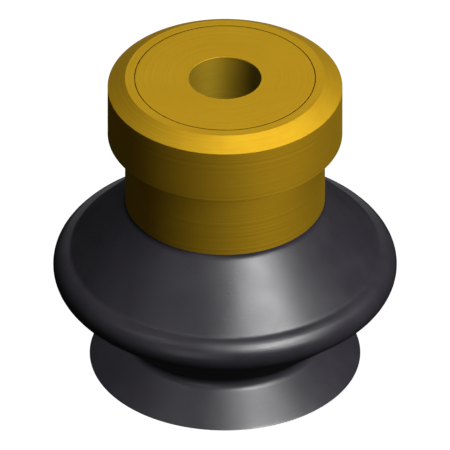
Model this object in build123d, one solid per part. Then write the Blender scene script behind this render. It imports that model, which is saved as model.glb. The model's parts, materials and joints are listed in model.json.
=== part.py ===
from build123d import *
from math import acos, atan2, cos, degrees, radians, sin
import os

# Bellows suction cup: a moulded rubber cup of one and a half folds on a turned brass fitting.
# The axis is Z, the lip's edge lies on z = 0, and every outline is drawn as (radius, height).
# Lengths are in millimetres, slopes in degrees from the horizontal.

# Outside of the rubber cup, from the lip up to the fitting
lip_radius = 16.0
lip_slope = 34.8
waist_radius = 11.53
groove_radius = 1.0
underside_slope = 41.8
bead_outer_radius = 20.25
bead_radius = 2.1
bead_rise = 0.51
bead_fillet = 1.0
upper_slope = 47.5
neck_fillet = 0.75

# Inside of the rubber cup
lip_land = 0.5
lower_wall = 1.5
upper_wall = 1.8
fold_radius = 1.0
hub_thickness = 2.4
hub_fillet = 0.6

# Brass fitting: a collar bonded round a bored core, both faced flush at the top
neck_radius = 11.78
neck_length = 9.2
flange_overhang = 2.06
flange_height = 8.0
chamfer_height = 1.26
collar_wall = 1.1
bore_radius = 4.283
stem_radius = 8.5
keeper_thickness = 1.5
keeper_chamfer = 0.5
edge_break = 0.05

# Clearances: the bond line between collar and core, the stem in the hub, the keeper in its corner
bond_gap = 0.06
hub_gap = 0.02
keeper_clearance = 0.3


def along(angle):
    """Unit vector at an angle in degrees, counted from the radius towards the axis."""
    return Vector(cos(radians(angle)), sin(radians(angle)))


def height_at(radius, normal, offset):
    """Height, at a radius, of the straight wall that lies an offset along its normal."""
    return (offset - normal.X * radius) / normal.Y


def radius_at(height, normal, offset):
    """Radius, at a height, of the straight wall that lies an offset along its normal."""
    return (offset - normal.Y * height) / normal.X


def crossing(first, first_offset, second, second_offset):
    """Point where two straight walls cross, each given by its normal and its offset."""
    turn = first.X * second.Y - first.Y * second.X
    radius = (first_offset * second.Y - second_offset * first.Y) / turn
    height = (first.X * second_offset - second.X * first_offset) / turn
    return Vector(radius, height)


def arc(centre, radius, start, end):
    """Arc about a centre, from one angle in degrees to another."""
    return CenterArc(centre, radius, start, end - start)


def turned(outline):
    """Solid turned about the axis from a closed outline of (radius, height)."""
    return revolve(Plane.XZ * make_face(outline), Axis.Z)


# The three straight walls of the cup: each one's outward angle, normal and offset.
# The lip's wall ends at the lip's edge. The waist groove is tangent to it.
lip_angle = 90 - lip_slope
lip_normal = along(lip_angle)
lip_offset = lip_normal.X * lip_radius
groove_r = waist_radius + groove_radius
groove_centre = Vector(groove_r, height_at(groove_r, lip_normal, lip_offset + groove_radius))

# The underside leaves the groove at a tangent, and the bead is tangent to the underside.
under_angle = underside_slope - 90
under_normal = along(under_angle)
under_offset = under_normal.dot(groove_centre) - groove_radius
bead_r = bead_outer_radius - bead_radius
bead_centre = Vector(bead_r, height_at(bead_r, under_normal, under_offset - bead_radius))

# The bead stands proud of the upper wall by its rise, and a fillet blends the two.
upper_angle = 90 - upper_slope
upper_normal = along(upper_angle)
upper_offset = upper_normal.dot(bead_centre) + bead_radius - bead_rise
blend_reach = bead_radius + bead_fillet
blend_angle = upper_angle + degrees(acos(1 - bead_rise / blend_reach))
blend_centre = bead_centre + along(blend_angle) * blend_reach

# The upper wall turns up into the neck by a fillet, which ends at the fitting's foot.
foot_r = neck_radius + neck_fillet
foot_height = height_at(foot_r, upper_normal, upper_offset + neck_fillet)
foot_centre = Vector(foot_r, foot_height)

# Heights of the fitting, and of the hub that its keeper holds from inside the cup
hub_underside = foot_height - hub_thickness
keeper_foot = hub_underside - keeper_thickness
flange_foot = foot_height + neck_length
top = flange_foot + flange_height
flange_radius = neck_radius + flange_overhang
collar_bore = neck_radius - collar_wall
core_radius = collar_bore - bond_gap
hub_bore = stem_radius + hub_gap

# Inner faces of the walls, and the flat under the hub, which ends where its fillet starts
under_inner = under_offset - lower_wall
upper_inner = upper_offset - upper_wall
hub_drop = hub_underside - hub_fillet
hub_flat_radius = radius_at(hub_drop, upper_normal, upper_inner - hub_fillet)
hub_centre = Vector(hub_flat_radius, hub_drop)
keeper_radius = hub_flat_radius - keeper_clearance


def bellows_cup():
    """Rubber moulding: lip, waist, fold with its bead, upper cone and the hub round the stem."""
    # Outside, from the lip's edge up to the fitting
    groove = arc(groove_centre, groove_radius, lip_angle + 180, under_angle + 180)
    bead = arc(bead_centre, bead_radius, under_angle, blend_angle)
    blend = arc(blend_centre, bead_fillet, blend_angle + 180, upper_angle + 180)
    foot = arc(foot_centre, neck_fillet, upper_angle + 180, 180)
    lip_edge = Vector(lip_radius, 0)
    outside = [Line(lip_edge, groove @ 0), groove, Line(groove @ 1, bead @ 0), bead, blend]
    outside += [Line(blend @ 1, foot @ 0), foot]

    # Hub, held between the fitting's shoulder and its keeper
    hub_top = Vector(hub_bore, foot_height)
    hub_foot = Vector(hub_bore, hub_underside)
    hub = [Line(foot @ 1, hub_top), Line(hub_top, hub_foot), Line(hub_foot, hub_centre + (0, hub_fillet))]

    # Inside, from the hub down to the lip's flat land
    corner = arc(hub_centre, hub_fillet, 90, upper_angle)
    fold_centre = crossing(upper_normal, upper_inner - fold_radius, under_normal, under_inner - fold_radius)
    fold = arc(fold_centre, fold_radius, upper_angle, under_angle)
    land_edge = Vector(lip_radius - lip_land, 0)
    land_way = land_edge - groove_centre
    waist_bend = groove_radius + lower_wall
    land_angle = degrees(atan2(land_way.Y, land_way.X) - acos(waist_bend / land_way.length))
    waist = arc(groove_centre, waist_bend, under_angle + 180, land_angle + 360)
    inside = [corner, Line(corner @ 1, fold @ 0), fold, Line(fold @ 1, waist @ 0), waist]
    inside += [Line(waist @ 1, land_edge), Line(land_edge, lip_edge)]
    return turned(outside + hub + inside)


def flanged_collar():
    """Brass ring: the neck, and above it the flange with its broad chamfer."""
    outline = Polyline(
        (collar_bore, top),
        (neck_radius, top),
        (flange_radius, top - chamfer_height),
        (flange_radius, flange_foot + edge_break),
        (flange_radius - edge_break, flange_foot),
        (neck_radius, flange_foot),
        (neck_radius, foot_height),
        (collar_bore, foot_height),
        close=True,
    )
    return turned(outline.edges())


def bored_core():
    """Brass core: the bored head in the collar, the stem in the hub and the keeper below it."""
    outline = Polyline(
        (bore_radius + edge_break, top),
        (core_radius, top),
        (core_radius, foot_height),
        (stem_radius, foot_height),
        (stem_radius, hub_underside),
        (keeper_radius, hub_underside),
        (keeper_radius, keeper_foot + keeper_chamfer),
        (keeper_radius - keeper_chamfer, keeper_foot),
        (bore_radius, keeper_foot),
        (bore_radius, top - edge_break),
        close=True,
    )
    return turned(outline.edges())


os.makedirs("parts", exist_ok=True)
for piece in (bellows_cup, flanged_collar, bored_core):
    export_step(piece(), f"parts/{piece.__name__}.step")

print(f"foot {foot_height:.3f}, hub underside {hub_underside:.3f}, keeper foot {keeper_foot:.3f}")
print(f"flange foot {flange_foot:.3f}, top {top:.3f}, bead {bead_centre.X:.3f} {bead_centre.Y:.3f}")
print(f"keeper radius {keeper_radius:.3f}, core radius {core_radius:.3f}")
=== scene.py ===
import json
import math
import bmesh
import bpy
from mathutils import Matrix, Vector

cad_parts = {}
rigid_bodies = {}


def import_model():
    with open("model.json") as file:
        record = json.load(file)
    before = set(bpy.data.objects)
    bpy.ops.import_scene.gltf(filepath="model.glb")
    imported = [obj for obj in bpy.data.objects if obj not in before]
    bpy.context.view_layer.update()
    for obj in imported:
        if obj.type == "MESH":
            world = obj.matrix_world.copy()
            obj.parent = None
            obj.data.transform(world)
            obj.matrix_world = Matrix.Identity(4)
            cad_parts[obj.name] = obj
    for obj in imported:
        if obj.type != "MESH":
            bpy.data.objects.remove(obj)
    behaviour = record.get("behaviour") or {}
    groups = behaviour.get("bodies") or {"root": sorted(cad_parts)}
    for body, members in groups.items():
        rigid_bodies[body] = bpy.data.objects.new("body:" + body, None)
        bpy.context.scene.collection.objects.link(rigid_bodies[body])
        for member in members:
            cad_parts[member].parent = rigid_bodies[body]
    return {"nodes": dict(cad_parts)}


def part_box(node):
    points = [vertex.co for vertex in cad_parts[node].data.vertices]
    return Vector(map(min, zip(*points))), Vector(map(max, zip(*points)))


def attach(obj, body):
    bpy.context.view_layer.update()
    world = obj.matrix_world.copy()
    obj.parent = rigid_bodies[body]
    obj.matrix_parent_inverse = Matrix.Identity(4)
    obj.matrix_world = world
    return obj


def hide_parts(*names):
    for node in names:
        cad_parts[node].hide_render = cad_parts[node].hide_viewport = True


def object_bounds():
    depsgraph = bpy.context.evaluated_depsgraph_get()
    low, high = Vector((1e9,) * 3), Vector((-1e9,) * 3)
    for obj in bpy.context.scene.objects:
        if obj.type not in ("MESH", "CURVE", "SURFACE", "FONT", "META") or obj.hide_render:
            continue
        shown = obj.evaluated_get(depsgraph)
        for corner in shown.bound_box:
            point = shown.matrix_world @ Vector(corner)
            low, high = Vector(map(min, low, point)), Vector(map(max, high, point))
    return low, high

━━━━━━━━

* **OBJECTIVE**:
Repeat exactly the lines from the one containing "for piece in" through the one containing "obj.parent = None", both included, and nothing else.

* **RESPONSE TO THIS EXERCISE**:
for piece in (bellows_cup, flanged_collar, bored_core):
    export_step(piece(), f"parts/{piece.__name__}.step")

print(f"foot {foot_height:.3f}, hub underside {hub_underside:.3f}, keeper foot {keeper_foot:.3f}")
print(f"flange foot {flange_foot:.3f}, top {top:.3f}, bead {bead_centre.X:.3f} {bead_centre.Y:.3f}")
print(f"keeper radius {keeper_radius:.3f}, core radius {core_radius:.3f}")
=== scene.py ===
import json
import math
import bmesh
import bpy
from mathutils import Matrix, Vector

cad_parts = {}
rigid_bodies = {}


def import_model():
    with open("model.json") as file:
        record = json.load(file)
    before = set(bpy.data.objects)
    bpy.ops.import_scene.gltf(filepath="model.glb")
    imported = [obj for obj in bpy.data.objects if obj not in before]
    bpy.context.view_layer.update()
    for obj in imported:
        if obj.type == "MESH":
            world = obj.matrix_world.copy()
            obj.parent = None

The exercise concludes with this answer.